Task description:
Repeat, exactly as written, every line from the one holding "Reconstruct the object" through the one holding "# Origin: on". Leave out all other lines.

┌──

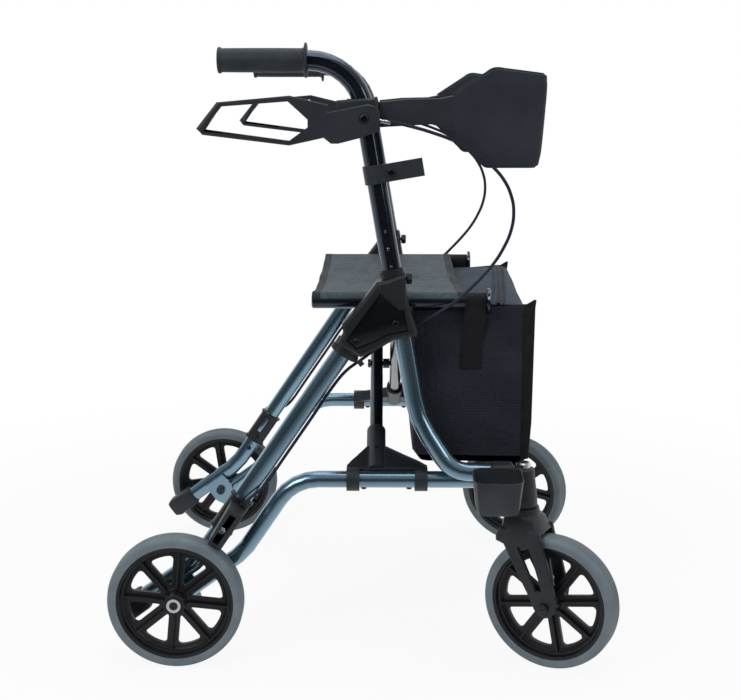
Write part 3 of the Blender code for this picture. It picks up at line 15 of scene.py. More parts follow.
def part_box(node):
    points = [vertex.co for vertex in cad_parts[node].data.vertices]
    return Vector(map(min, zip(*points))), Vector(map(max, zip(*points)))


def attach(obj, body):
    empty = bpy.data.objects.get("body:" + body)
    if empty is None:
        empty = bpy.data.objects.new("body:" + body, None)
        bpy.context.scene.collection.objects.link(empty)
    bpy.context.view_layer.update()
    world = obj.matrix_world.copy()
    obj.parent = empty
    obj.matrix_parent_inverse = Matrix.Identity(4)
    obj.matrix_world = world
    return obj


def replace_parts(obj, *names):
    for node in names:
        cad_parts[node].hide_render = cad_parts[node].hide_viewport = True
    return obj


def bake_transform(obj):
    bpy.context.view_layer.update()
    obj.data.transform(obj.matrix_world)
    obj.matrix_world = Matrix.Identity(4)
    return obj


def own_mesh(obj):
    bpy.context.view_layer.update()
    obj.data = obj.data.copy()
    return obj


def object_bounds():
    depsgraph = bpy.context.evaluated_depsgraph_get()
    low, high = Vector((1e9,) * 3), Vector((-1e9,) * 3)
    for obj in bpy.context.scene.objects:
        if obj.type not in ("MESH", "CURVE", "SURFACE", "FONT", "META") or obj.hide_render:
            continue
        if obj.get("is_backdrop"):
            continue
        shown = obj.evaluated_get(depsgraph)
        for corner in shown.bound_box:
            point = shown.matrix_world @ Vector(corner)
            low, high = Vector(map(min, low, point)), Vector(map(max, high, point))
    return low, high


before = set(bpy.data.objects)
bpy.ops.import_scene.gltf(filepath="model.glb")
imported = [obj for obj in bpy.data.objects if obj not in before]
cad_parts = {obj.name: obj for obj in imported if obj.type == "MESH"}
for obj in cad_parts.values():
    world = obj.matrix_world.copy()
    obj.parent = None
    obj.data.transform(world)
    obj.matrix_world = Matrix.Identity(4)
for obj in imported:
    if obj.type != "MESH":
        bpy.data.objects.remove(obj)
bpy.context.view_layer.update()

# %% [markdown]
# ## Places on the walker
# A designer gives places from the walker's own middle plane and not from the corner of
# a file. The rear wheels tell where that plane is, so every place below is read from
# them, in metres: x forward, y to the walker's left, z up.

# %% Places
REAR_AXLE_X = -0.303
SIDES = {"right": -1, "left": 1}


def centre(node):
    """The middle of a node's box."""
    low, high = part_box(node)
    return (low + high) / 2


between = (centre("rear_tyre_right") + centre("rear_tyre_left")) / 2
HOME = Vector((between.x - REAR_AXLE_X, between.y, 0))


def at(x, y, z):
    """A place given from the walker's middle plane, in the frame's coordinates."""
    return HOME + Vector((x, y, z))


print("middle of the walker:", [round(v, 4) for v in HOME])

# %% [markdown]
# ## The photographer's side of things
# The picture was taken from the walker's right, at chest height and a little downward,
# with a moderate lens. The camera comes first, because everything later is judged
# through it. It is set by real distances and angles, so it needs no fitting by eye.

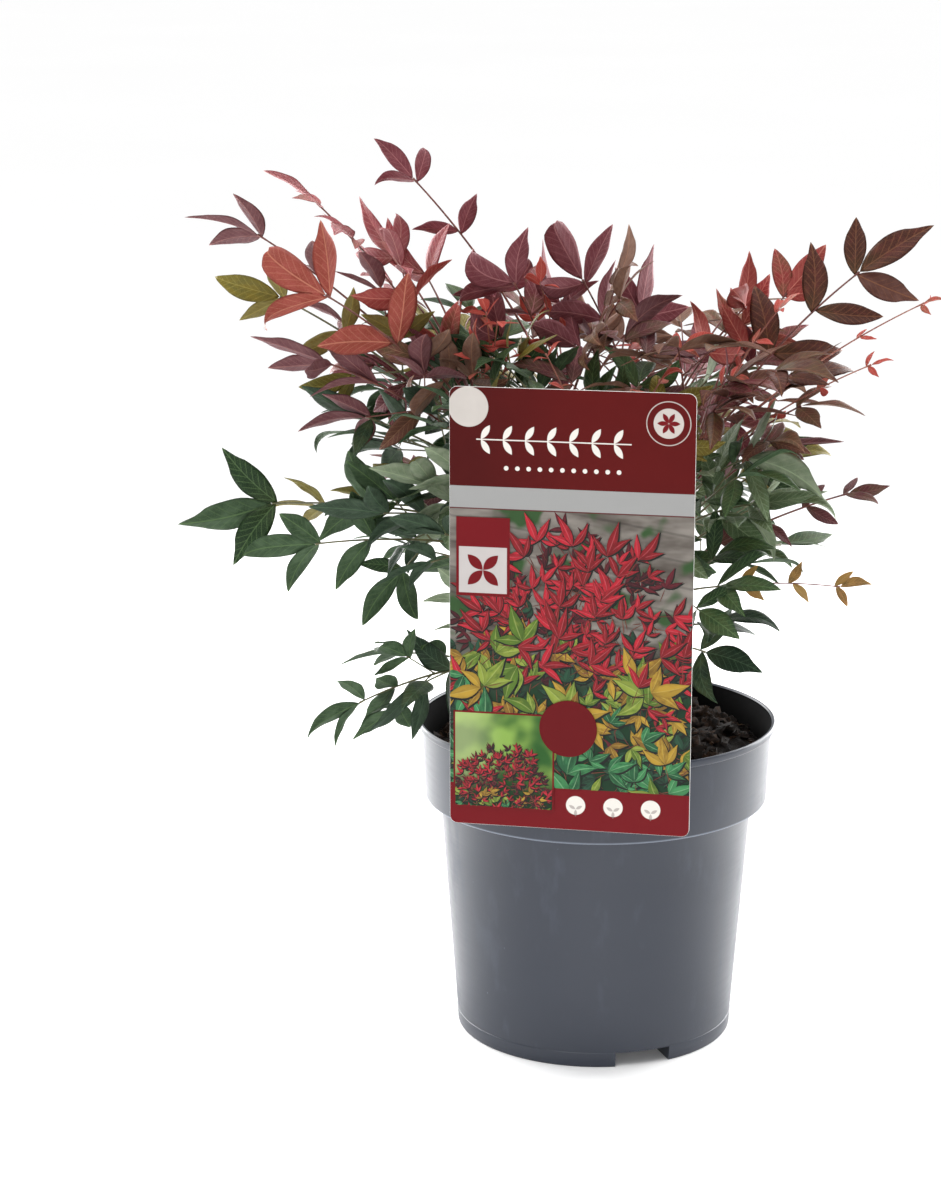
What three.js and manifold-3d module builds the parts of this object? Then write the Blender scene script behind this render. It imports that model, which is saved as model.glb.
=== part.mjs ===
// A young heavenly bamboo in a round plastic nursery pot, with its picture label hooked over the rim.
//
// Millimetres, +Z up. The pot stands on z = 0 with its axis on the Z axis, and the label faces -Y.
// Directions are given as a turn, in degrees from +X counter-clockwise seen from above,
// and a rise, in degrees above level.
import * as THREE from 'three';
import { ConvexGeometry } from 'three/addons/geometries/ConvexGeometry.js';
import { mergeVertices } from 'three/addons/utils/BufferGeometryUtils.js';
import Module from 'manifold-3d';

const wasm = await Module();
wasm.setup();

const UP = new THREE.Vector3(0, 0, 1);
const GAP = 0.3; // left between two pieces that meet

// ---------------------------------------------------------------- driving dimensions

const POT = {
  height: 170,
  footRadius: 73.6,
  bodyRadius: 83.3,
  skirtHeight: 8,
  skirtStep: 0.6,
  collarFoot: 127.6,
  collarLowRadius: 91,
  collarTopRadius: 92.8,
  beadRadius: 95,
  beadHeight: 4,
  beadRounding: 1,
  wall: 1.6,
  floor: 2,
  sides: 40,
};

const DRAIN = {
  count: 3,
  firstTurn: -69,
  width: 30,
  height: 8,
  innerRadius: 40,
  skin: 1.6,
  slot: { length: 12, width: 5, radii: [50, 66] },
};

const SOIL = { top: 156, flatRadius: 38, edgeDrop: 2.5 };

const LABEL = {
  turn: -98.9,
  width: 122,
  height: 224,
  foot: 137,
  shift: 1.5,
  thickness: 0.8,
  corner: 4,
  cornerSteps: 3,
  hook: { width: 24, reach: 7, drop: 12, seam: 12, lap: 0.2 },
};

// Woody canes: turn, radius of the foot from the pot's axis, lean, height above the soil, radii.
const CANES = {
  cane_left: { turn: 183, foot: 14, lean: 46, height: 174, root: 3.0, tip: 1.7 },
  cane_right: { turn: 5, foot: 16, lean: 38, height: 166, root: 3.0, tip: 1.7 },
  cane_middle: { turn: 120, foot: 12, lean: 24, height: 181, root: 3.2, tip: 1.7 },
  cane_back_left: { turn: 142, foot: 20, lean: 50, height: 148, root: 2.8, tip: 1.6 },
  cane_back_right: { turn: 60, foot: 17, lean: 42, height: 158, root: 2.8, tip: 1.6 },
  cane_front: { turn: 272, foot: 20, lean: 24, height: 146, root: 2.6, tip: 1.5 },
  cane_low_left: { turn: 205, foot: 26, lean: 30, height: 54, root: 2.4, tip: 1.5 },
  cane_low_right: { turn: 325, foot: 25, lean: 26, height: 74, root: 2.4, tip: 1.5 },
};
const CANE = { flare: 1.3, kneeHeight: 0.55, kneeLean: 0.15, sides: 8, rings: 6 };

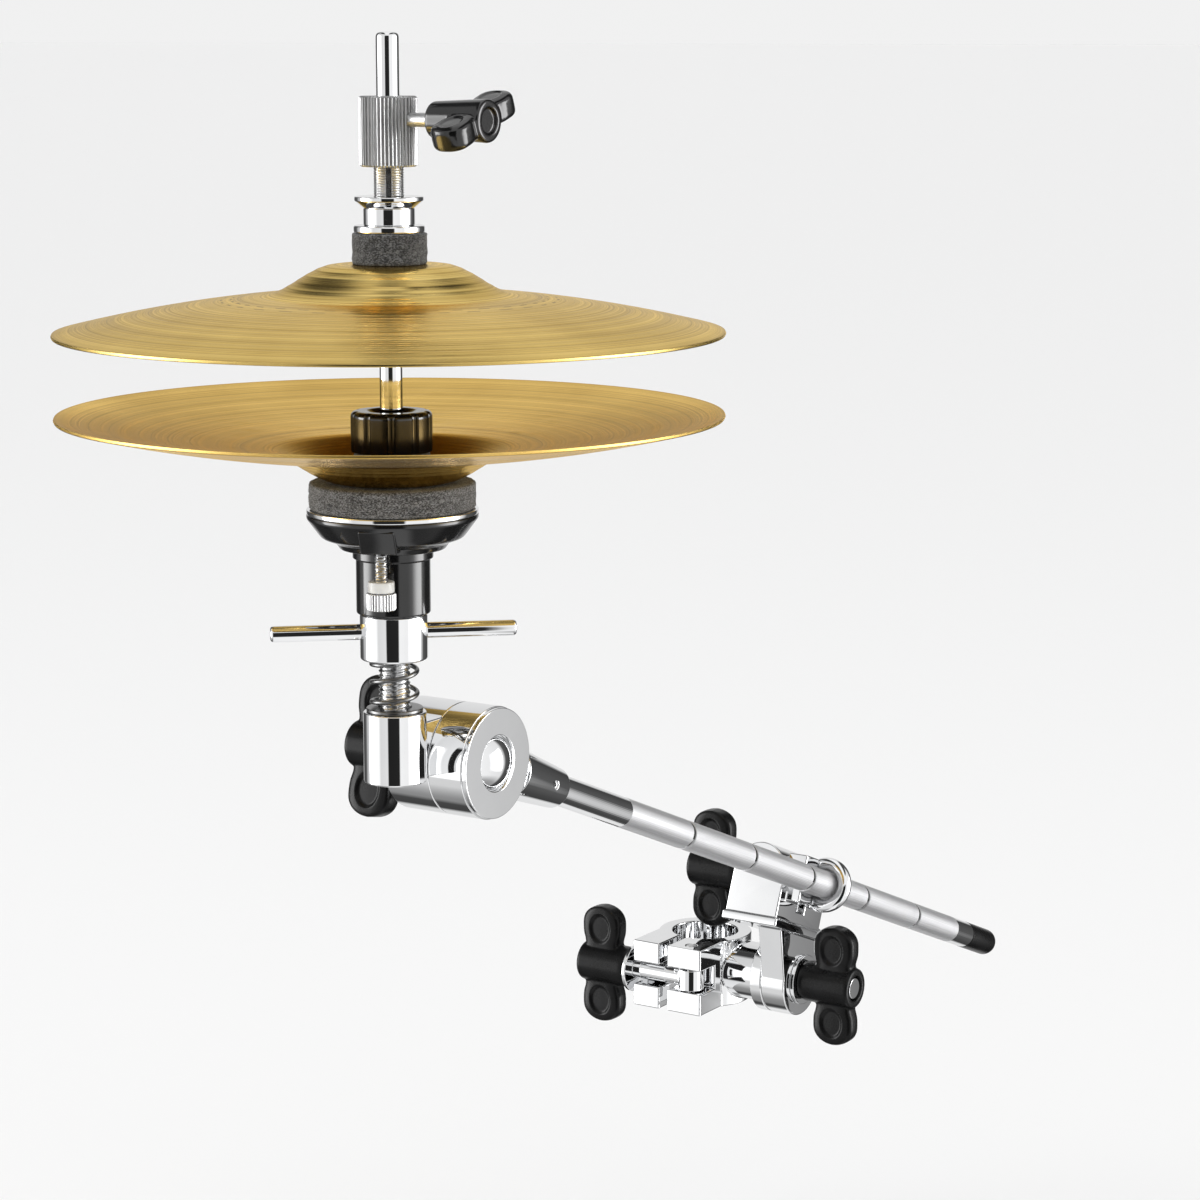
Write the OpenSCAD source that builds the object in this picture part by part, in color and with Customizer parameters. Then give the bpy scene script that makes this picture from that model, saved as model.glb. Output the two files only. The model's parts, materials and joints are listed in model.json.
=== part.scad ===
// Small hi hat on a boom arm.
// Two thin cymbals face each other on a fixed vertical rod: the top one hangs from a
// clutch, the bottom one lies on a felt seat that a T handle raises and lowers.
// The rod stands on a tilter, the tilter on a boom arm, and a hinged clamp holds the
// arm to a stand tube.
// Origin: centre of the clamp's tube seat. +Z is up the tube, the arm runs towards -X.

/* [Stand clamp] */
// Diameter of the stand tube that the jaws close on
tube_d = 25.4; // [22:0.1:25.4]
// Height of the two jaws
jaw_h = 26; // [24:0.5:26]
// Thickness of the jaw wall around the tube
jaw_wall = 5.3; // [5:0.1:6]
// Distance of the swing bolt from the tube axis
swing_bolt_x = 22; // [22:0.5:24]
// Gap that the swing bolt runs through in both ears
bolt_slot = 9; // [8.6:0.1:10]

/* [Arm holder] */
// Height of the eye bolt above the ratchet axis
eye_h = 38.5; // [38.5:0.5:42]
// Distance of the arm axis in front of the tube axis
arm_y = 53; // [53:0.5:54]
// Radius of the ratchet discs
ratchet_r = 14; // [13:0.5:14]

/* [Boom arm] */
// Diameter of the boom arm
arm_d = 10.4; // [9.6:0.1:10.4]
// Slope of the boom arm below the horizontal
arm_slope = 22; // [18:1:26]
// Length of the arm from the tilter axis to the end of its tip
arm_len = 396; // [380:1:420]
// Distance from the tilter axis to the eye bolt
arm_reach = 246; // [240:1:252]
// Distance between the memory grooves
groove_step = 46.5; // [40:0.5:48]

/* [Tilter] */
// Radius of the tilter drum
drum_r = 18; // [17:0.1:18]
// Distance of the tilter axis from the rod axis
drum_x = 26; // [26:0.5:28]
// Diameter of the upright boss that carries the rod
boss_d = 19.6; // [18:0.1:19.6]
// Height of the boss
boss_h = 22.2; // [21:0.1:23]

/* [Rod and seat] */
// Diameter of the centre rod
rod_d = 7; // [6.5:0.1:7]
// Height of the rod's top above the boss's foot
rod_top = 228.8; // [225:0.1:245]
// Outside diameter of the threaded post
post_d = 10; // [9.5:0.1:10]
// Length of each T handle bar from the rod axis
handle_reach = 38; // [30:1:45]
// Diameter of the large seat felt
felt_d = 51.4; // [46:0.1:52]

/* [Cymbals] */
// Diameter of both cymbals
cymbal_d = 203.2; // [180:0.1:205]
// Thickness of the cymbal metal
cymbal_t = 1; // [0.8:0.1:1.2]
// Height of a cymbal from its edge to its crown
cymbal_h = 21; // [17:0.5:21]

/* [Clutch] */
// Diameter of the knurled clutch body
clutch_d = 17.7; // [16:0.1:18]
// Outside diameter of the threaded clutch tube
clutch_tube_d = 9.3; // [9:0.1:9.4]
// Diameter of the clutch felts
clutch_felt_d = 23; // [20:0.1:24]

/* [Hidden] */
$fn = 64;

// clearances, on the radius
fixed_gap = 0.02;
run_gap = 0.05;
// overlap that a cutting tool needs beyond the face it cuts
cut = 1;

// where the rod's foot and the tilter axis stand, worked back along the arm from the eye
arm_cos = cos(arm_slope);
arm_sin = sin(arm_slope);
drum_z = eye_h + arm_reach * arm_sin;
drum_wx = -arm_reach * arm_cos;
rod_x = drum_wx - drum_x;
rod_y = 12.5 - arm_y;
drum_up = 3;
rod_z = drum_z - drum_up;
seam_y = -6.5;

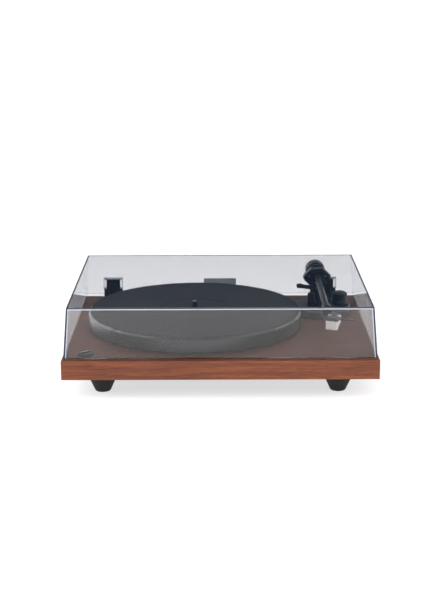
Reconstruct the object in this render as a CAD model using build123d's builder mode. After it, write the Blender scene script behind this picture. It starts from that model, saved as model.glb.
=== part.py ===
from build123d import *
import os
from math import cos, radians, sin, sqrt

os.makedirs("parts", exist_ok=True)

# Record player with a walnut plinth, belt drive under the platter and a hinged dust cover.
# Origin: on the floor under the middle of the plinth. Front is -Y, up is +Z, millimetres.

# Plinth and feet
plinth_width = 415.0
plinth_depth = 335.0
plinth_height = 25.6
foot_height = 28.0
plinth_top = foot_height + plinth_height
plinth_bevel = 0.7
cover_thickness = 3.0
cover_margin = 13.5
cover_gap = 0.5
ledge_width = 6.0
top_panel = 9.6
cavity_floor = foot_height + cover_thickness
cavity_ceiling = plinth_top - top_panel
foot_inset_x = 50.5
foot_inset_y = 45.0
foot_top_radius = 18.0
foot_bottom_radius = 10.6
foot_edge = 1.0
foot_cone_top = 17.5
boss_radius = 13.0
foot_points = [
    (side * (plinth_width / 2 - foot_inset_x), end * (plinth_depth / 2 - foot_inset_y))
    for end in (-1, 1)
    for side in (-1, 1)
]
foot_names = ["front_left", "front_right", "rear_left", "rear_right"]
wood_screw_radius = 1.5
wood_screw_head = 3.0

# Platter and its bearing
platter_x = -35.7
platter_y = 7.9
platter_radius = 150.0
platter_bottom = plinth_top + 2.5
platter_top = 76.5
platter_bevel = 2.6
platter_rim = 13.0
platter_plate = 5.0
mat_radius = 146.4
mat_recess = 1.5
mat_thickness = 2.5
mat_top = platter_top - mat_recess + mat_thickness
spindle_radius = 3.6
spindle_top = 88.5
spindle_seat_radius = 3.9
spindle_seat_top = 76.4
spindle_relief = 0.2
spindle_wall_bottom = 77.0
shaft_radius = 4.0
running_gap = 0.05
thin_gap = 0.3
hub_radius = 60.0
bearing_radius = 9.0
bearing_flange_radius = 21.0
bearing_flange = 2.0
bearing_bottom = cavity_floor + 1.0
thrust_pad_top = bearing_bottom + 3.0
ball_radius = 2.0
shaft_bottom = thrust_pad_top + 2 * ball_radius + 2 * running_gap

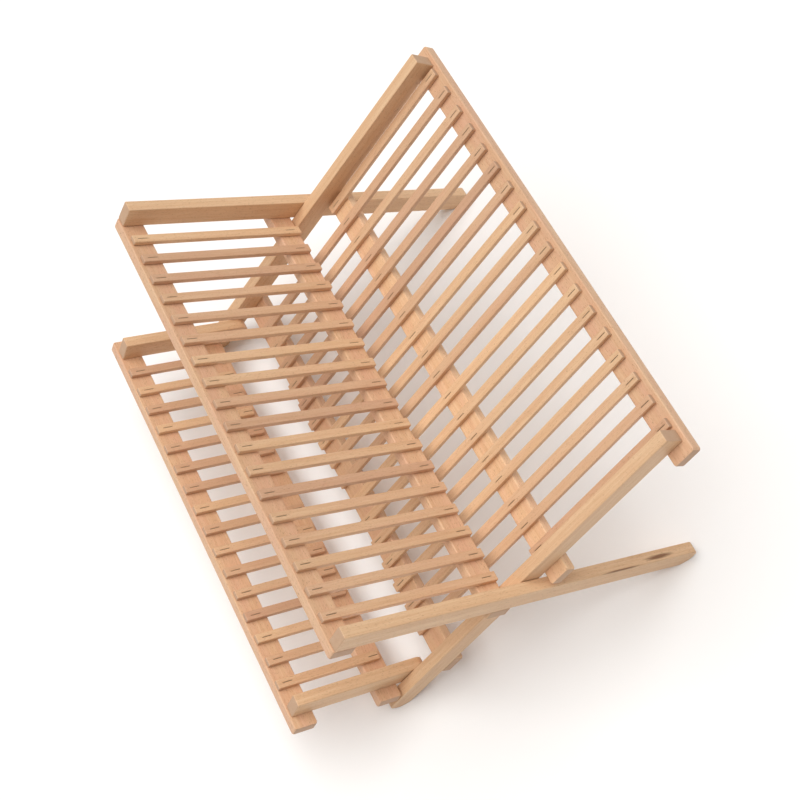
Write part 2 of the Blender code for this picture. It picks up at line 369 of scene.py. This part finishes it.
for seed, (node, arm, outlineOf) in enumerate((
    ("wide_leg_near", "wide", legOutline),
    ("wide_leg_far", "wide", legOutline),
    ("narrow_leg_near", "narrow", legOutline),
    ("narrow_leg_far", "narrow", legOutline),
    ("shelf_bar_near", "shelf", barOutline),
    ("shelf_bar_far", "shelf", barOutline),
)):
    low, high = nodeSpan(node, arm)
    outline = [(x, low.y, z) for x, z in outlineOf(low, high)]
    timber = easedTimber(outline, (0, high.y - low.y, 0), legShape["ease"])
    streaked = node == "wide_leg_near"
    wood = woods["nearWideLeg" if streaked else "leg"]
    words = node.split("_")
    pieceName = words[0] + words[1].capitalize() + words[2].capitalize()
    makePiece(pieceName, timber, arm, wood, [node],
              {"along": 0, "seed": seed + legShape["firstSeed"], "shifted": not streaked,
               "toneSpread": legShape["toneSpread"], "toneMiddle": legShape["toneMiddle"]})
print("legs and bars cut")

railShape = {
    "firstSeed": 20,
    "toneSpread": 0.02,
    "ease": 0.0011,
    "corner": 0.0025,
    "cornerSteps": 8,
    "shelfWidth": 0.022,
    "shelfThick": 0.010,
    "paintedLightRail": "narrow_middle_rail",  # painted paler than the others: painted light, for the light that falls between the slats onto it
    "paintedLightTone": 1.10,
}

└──

Task solution:
Reconstruct the object in this render as a CAD model using build123d's builder mode. After it, write the Blender scene script behind this picture. It starts from that model, saved as model.glb.
=== part.py ===
from build123d import *
import os
from math import cos, radians, sin, sqrt

os.makedirs("parts", exist_ok=True)

# Record player with a walnut plinth, belt drive under the platter and a hinged dust cover.
# Origin: on the floor under the middle of the plinth. Front is -Y, up is +Z, millimetres.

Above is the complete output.